THE TASK: Go through the records and extract every line with the word "origin".

— Begin RECORDED INFORMATION —

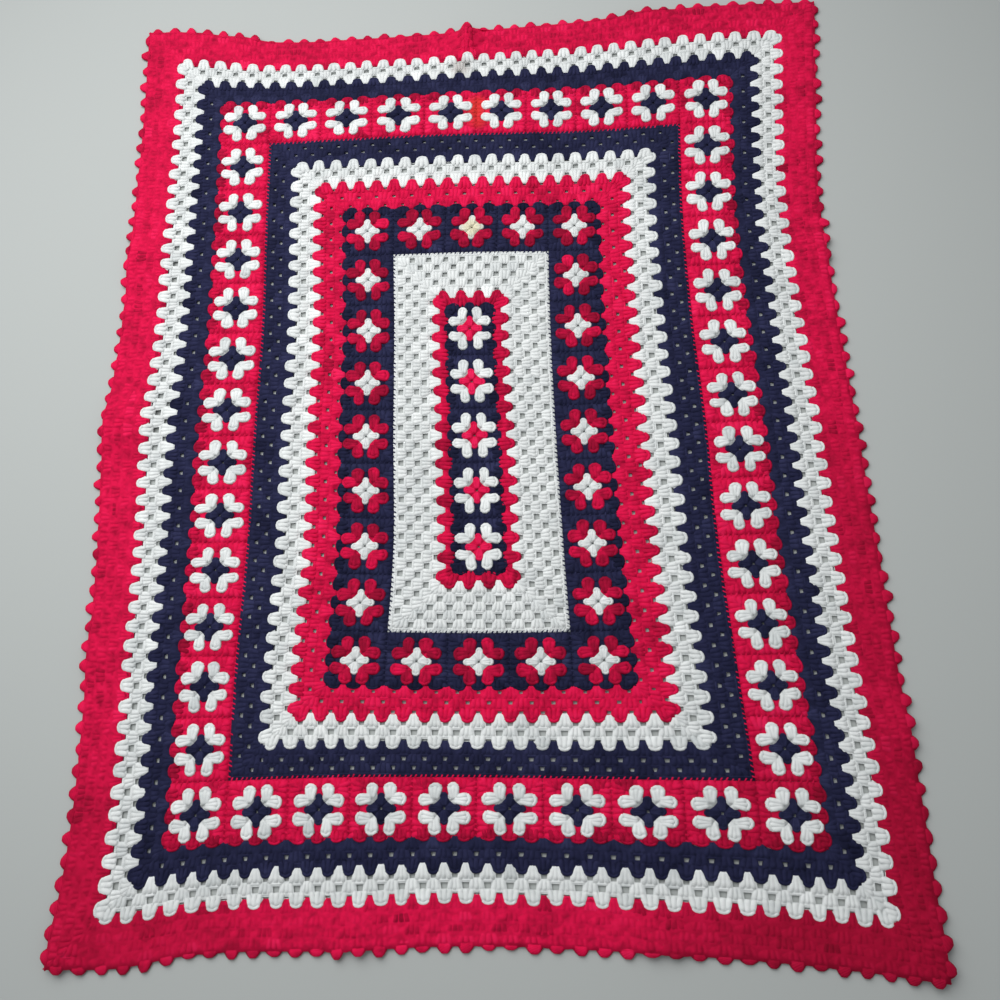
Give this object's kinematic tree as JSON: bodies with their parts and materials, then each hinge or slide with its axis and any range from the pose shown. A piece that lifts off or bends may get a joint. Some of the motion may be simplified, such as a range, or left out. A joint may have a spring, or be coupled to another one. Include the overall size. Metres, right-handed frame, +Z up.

— End RECORDED INFORMATION —
— Begin RECORDED INFORMATION —

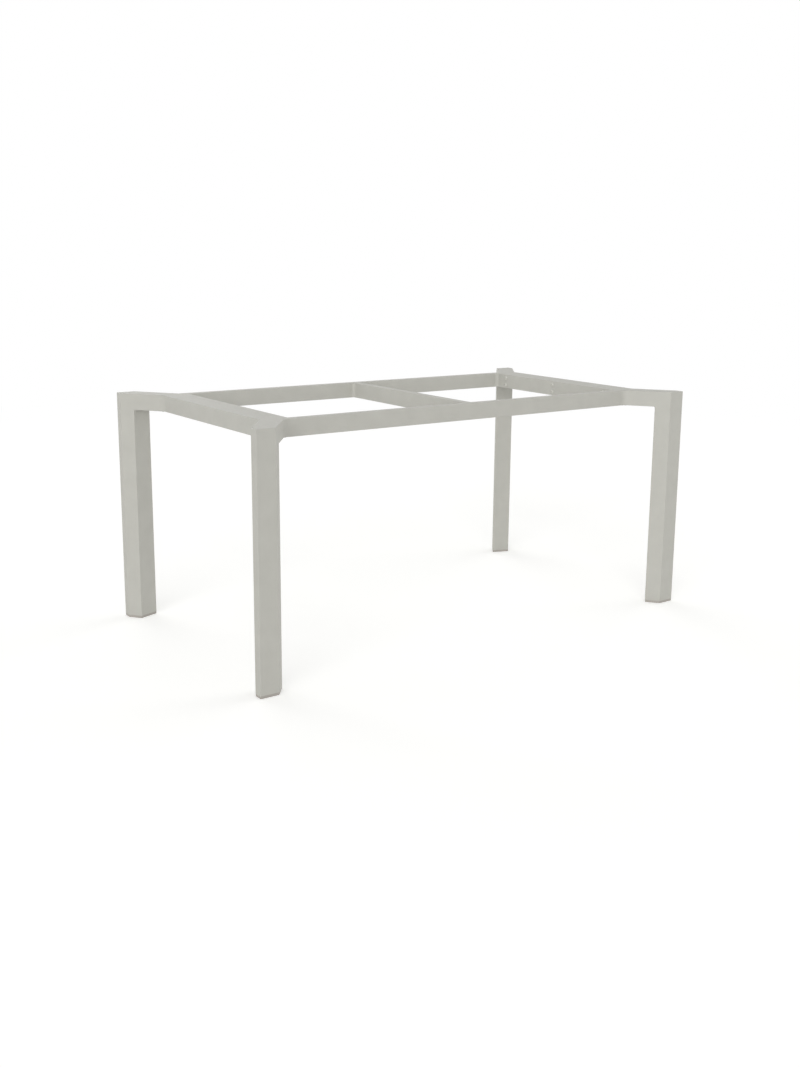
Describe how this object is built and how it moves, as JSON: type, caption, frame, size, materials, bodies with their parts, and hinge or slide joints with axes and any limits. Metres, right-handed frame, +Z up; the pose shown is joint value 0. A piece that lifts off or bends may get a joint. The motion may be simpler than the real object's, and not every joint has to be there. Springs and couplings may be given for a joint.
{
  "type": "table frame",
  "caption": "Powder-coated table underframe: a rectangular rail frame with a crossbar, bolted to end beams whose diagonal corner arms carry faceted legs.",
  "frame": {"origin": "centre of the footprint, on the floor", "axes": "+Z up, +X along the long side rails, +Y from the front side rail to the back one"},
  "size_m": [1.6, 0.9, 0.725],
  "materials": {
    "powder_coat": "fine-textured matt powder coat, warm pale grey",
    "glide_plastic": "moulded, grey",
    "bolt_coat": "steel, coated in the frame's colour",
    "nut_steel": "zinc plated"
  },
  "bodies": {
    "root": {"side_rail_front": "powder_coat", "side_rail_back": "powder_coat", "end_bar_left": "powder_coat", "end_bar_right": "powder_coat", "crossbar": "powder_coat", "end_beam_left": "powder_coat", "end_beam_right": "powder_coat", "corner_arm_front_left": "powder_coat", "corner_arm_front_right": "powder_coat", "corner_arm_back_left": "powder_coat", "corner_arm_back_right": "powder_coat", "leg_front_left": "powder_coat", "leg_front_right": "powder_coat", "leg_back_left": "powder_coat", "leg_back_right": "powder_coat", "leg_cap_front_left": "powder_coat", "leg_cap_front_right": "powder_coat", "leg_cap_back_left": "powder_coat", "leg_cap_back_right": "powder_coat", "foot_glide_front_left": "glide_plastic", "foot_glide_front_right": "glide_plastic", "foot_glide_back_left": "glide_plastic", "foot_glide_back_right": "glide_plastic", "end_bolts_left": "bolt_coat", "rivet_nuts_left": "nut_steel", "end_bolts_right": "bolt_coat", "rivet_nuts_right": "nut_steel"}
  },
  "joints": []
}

— End RECORDED INFORMATION —
— Begin RECORDED INFORMATION —

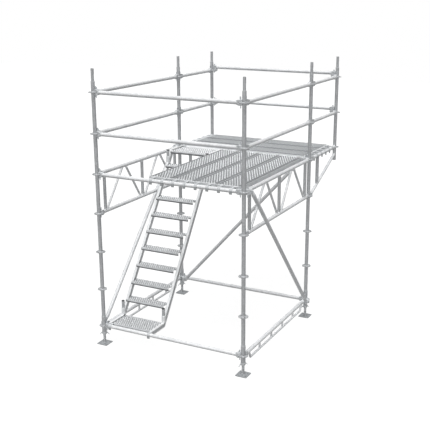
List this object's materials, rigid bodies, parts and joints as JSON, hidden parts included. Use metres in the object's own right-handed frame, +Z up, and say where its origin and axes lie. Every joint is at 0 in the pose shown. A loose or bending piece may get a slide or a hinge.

— End RECORDED INFORMATION —

TASK RESPONSE:
  "frame": {"origin": "centre of the footprint, on the floor", "axes": "+Z up, +X along the long side rails, +Y from the front side rail to the back one"},
List this object's materials, rigid bodies, parts and joints as JSON, hidden parts included. Use metres in the object's own right-handed frame, +Z up, and say where its origin and axes lie. Every joint is at 0 in the pose shown. A loose or bending piece may get a slide or a hinge.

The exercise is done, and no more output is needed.